** START **

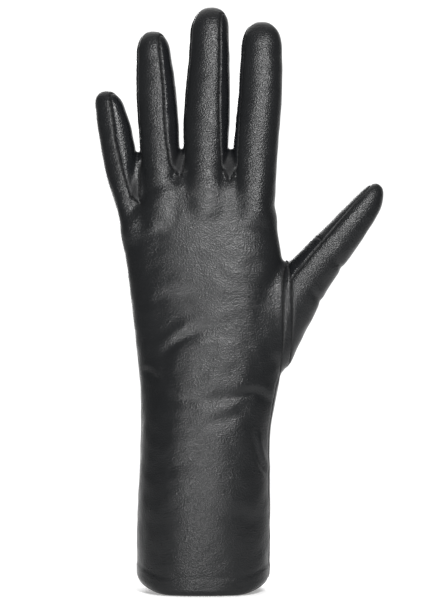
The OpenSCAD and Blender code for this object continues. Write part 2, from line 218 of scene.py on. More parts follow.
def field(p):
    """Distance from the surface of the glove before its seams and creases are pressed in."""
    x, y, z = p.T
    leaned = y - curl(z)
    fingers = np.full(len(p), FAR)
    for finger in FINGERS:
        near = (np.abs(x - np.interp(z, finger.heights, finger.x)) < FINGER_NEAR) & (z > finger.bottom - 8)
        here = fingers[near]
        fingers[near] = soft_min(here, finger.distance(x[near], leaned[near], z[near]), BETWEEN_FINGERS)
    for k, (web_x, web_z) in enumerate(WEBS):
        near = (np.abs(x - web_x) < WEB_NEAR) & (z > web_z - WEB_NEAR) & (z < web_z + ARCHES[k] + 8)
        fingers[near] = soft_min(fingers[near], web_distance(k, x[near], leaned[near], z[near]), TO_WEBS)
    body = np.full(len(p), FAR)
    near = z < TRUNK_BELOW
    top = np.interp(x[near], TRUNK_TOP_X, TRUNK_TOP_Z)
    body[near] = soft_max(TRUNK.distance(x[near], y[near], z[near]), z[near] - top, TRUNK_END)
    near = (x > THUMB_RIGHT_OF) & (z > THUMB_ABOVE)
    across, along = in_thumb(p[near])
    body[near] = soft_min(body[near], THUMB.distance(across, y[near], along), TO_THUMB)
    return soft_min(body, fingers, TO_FINGERS)


def slope_of(function, p, step=0.05):
    return np.stack([(function(p + step * e) - function(p - step * e)) / (2 * step) for e in np.eye(3)], 1)


# ---- the mesh of the whole skin ----

GRID_BOX = ((-64, 99), (-32, 32), (-5, 309))


def onto(p, level, rounds=3):
    """Moves points straight to the surface at a level of the field."""
    for _ in range(rounds):
        slope = slope_of(field, p)
        p = p - ((field(p) - level) / np.maximum((slope ** 2).sum(1), 0.2))[:, None] * slope
    return p


def relaxed(p, tris, level, rounds=4):
    """Evens out the triangles without leaving the surface."""
    edges = np.unique(np.sort(tris[:, [[0, 1], [1, 2], [2, 0]]].reshape(-1, 2), axis=1), axis=0)
    count = np.bincount(edges.ravel(), minlength=len(p))[:, None]
    loose = np.ones(len(p), bool)
    loose[p[:, 2] < GRID_BOX[2][0] + 3] = False
    for _ in range(rounds):
        total = np.zeros_like(p)
        np.add.at(total, edges[:, 0], p[edges[:, 1]])
        np.add.at(total, edges[:, 1], p[edges[:, 0]])
        moved = mix(p, total / np.maximum(count, 1), 0.5)
        p = np.where(loose[:, None], moved, p)
        p = onto(p, level, 1)
    return p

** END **

Exercise objective:
Write out all the data again, exactly as it appears.

Solved exercise:
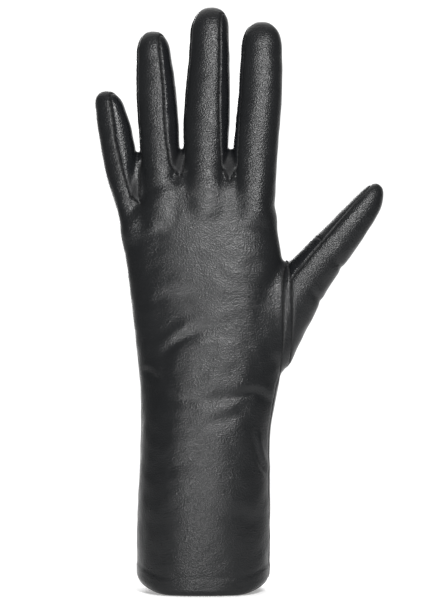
The OpenSCAD and Blender code for this object continues. Write part 2, from line 218 of scene.py on. More parts follow.
def field(p):
    """Distance from the surface of the glove before its seams and creases are pressed in."""
    x, y, z = p.T
    leaned = y - curl(z)
    fingers = np.full(len(p), FAR)
    for finger in FINGERS:
        near = (np.abs(x - np.interp(z, finger.heights, finger.x)) < FINGER_NEAR) & (z > finger.bottom - 8)
        here = fingers[near]
        fingers[near] = soft_min(here, finger.distance(x[near], leaned[near], z[near]), BETWEEN_FINGERS)
    for k, (web_x, web_z) in enumerate(WEBS):
        near = (np.abs(x - web_x) < WEB_NEAR) & (z > web_z - WEB_NEAR) & (z < web_z + ARCHES[k] + 8)
        fingers[near] = soft_min(fingers[near], web_distance(k, x[near], leaned[near], z[near]), TO_WEBS)
    body = np.full(len(p), FAR)
    near = z < TRUNK_BELOW
    top = np.interp(x[near], TRUNK_TOP_X, TRUNK_TOP_Z)
    body[near] = soft_max(TRUNK.distance(x[near], y[near], z[near]), z[near] - top, TRUNK_END)
    near = (x > THUMB_RIGHT_OF) & (z > THUMB_ABOVE)
    across, along = in_thumb(p[near])
    body[near] = soft_min(body[near], THUMB.distance(across, y[near], along), TO_THUMB)
    return soft_min(body, fingers, TO_FINGERS)


def slope_of(function, p, step=0.05):
    return np.stack([(function(p + step * e) - function(p - step * e)) / (2 * step) for e in np.eye(3)], 1)


# ---- the mesh of the whole skin ----

GRID_BOX = ((-64, 99), (-32, 32), (-5, 309))


def onto(p, level, rounds=3):
    """Moves points straight to the surface at a level of the field."""
    for _ in range(rounds):
        slope = slope_of(field, p)
        p = p - ((field(p) - level) / np.maximum((slope ** 2).sum(1), 0.2))[:, None] * slope
    return p


def relaxed(p, tris, level, rounds=4):
    """Evens out the triangles without leaving the surface."""
    edges = np.unique(np.sort(tris[:, [[0, 1], [1, 2], [2, 0]]].reshape(-1, 2), axis=1), axis=0)
    count = np.bincount(edges.ravel(), minlength=len(p))[:, None]
    loose = np.ones(len(p), bool)
    loose[p[:, 2] < GRID_BOX[2][0] + 3] = False
    for _ in range(rounds):
        total = np.zeros_like(p)
        np.add.at(total, edges[:, 0], p[edges[:, 1]])
        np.add.at(total, edges[:, 1], p[edges[:, 0]])
        moved = mix(p, total / np.maximum(count, 1), 0.5)
        p = np.where(loose[:, None], moved, p)
        p = onto(p, level, 1)
    return p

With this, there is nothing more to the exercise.